It seems that since you're limited by number of slots AND weight, this is more complex than the simplified knapsack problem.
http://en.wikipedia.org/wiki/List_of_knapsack_problems#Multiple_constraints
There is no poly-time solution, or even a poly-time approximation. You're going to have to bruteforce this one. Depending on the number of weapons you have potentially per slot, this could get really slow really fast.
Quote: "The 0-1 variant (for any fixed ) was shown to be NP-complete around 1980 and more strongly, has no FPTAS unless P=NP"
If there was a way you could use #slots OR weight as a constraint, I could help you out with pseudocode.
Edit: By bruteforce, I mean if you have N slots available and W different weapons that fit that type, you could find every combination of the W weapons where order doesn't matter. This would end up being: N nCr W different combinations. (nCr is calculator symbol for statistical 'choose')

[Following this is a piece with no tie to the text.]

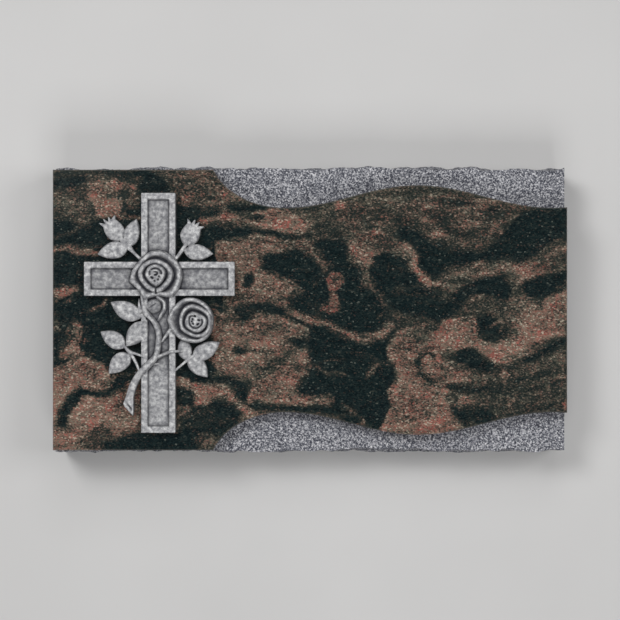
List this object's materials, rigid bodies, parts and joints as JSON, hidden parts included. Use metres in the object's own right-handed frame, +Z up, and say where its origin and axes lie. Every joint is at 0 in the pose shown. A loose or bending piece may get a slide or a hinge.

10 weapons, 4 slots, 210 combinations (10 choose 4)
Then, sum the weight of each and remove combinations that break the weight capacity. Then your highest damage sum should be your optimal solution for that weapon type.
You can also optimize by removing weapons that are absolutely inferior. In database this is called the 'skyline query' (I believe its a similar concept at least). It will take O(n^2), but it would make your weapon algorithm run much faster. If any weapon is inferior both in damage (has <= damage) AND weight (has >= weight) to any other weapon, this weapon can be completely removed from the equation. If they are both equal, the weapon is a duplicate and one of them can be removed anyway.
All of this is still assuming your 0-1 condition, i.e. no duplicate weapons.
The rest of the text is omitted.